In responding to two Congressmen, he gave as his rationale the following answer:  “These pilot programs…ended due to complex operational issues, involving system changes, accounting considerations and the interest level of Fannie Mae’s partners.”  Let me translate that into English.   “Accounting considerations” means that the banks did not want to restate their balance sheets to correctly reveal the current market value of their real estate portfolios which would have exposed them to be the “ghost” banks they are.  “Interest level of Fannie Mae’s partners” is a euphemism for saying that the banks did not want to modify the loans and Fannie was unwilling to push them to do so, despite that being the stated Obama Administration policy.   So, as many of us have known, the real policy has become No-Mo, no modifications.
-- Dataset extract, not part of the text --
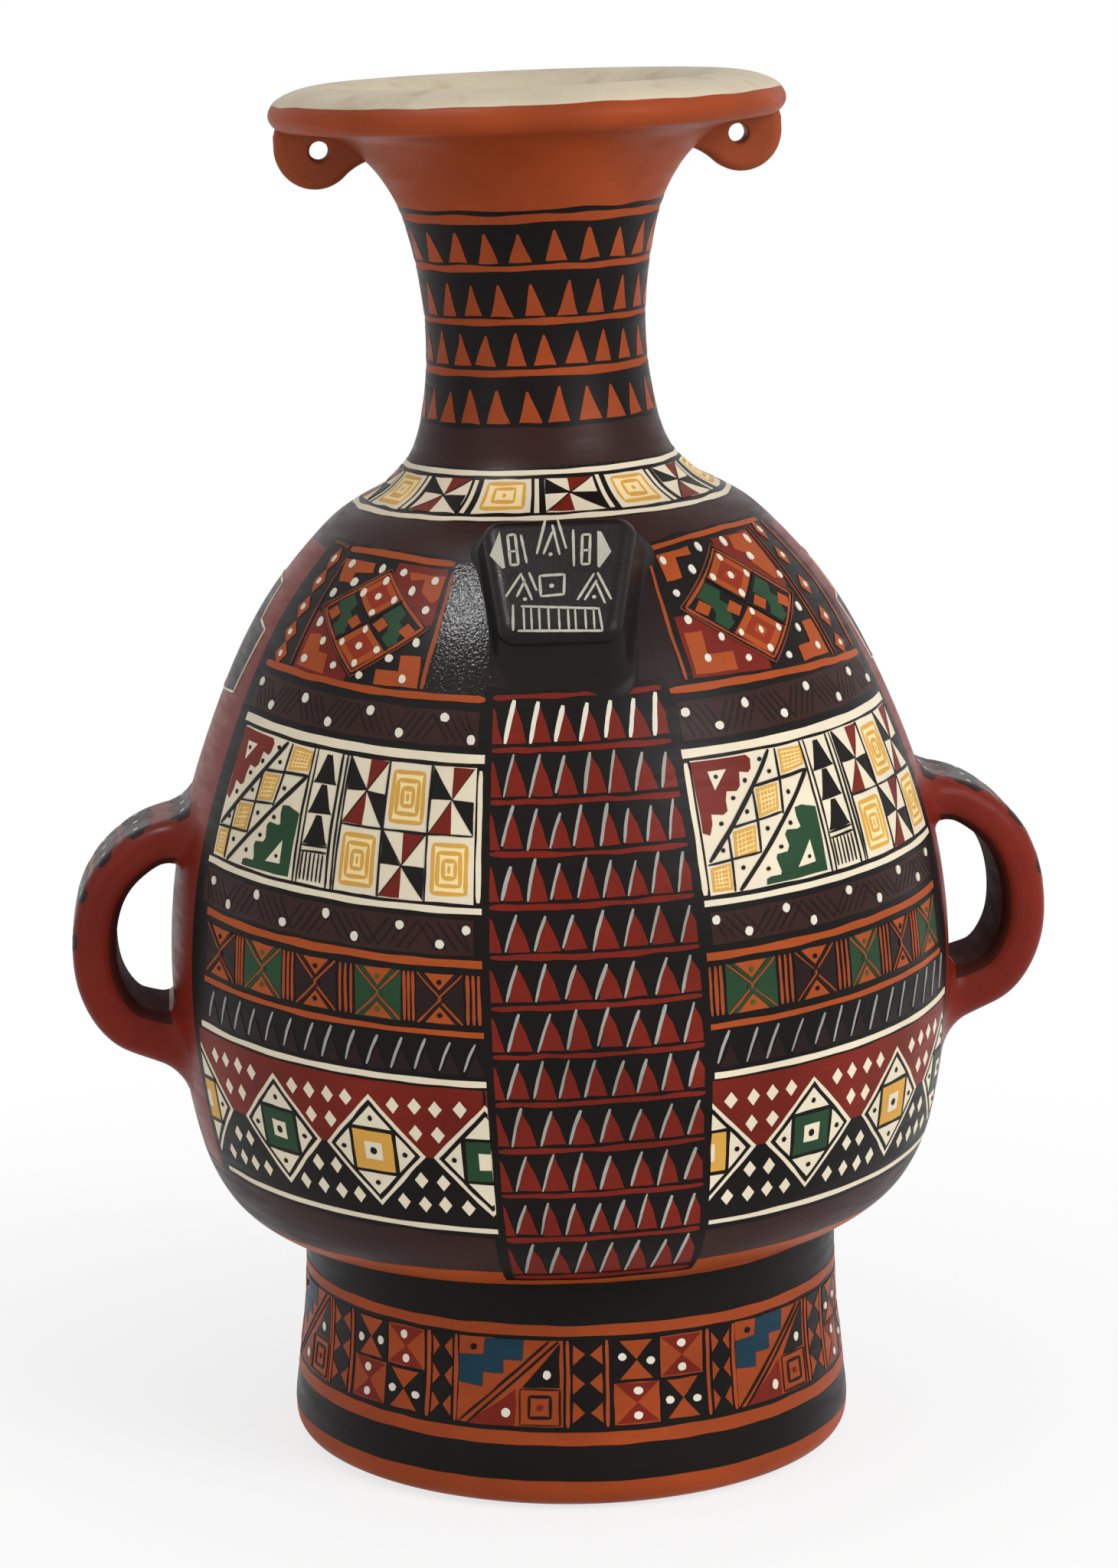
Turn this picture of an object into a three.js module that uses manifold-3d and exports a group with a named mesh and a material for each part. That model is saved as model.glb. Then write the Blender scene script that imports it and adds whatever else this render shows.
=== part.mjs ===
// A painted clay jar in the style of an Inca urpu: a round belly on a ring foot, a tall flaring
// neck, two strap handles low on the belly, two pierced ears under the lip and a carved nub in
// front on the shoulder. Millimetres, +Z up, the nub faces -Y and the handles lie along X.

import * as THREE from "three";
import { ConvexGeometry } from "three/addons/geometries/ConvexGeometry.js";
import { mergeVertices } from "three/addons/utils/BufferGeometryUtils.js";
import Module from "manifold-3d";

// Sizes of the jar, measured along its own axis from the table up
const wall = 5.5; // thickness of the thrown wall
const joint = 0.3; // the clay pieces are kept this far apart where they are luted together
const lean = 1.8; // degrees by which the hand-made jar leans towards -X on its foot

const bellyRadius = 100.6;
const bellyHeight = 124; // widest place, where the two bowls of the body meet
const bottomSag = 1.1; // how far the bottom inside the foot hangs below the foot's top
const shoulderRadius = 38.6;
const shoulderHeight = 252; // where the neck grows out of the shoulder
const neckRadius = 27.7; // narrowest place of the neck
const lipRadius = 64.9;
const lipThickness = 10.4; // from the underside of the rolled lip to the rim
const rimHeight = 351.2;
const mouthDepth = 20.2; // from the rim down to where the flared mouth is joined to the neck
const lipJoint = rimHeight - mouthDepth;

const footHeight = 60; // the foot meets the round bottom of the body here
const footWaist = 69.2; // radius of the foot under the body
const footFlare = 72.7; // radius of the foot's widest place, just above the table
const footFlareHeight = 8;
const footRest = 66.5; // outer radius of the flat ring that stands on the table
const footWall = 7.5;
const footOverlap = 5; // how far the foot's wall runs up before it is cut to the body
const footBevelWidth = 1; // inner edge of the foot's lower face
const footBevelHeight = 3;

const handleReach = 19.2; // from the widest place of the belly to the strap's middle line
const handleTop = 42.2; // height of the strap's upper end above the widest place
const handleBottom = -17.4; // height of its lower end, below the widest place
const strapWidth = 30;
const strapThickness = 10.6; // at the middle of the handle
const strapRound = 4; // rounding of the strap's long edges
const strapFlare = 0.25; // how much wider, as a share, the strap ends at the wall
const strapSwell = 0.3; // how much thicker, as a share, its lower end is
const earThickness = 9;
const earRound = 2;
const earRadius = 10.2;
const earInset = 11.3; // from the edge of the lip in to the middle of the ear
const earDrop = 14.9; // from the rim down to the middle of the ear
const earRoot = 16.5; // from the middle of the ear in to its root in the wall
const earTop = 7; // from the middle of the ear up to its root in the lip
const earHole = 4.8; // diameter of the cord hole
const earHoleInset = 1; // from the middle of the ear in to the middle of the hole
const earHoleDrop = 0.6;

const nubTopWidth = 37.5; // width of the carved face at its top
const nubFootWidth = 29; // width of the face at its lower edge
const nubShift = -2.5; // the nub sits this far beside the jar's middle
const nubTurn = 7; // degrees by which its face is turned towards -X
const nubDrop = 2.4; // from the shoulder's top down to the face's top edge
const nubHeight = 26.8; // from the face's top edge down to its lower edge
const nubChinHeight = 14.3; // from there down to where the nub runs into the shoulder
const nubTopReach = 19.74; // how far the face's top edge stands out from the wall
const nubBrowReach = 11.41; // how far its lower edge stands out
const nubChinReach = 0.62;
const nubDepth = 22; // depth of the block under the face, most of it sunk in the shoulder
const nubCorner = 5; // rounding of the face's corners
const nubEdge = 2.2; // rounding of the edges between the face and its flanks
const nubDraft = 0.42; // the flanks widen by this much for each millimetre of depth

const around = 64; // facets round the axis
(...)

Arizona Advocates and Action brought a good example to me the other day of how extreme the No-Mo program is being implemented in Arizona where foreclosures have risen to epidemic levels.  There the state government, which has pretty much been a bellwether of what NOT to do on most every program these days has even come up with the absurd proposal that $55 million of the money negotiated by the various state attorneys general for foreclosure modifications and principal reductions should in fact be used for prison construction.

Can you believe it?!?  Only in Arizona could the government have figured out a way to create No-Mo on steroids.

Possibly there is an even darker side emerging in the shadow of the subprime scandals that triggered so many of these foreclosures.  A message from the British Columbia headquarters of ACORN Canada came to me last night on a newly enrolled member in Kamloops who was facing foreclosure.  The mortgage, if you call it that, came from a company called Interior Equities, which is surely misnamed, and even in these days of 3 and 4% interest rates was carrying a 12% rate!  Reading their website it also became clear that signing up for one of these mortgages meant taking on a much discredited adjustable rate mortgage (ARM) and giving Interior In-equities the right to alter the interest rate every month.  This is a modern example of the old Wild West practice of claim jumping, where you simply steal someone’s property.

One there is No-Mo at the federal level it encourages states to steal relief monies and companies like Interior In-equities to steal property.  When can homeowners get a break?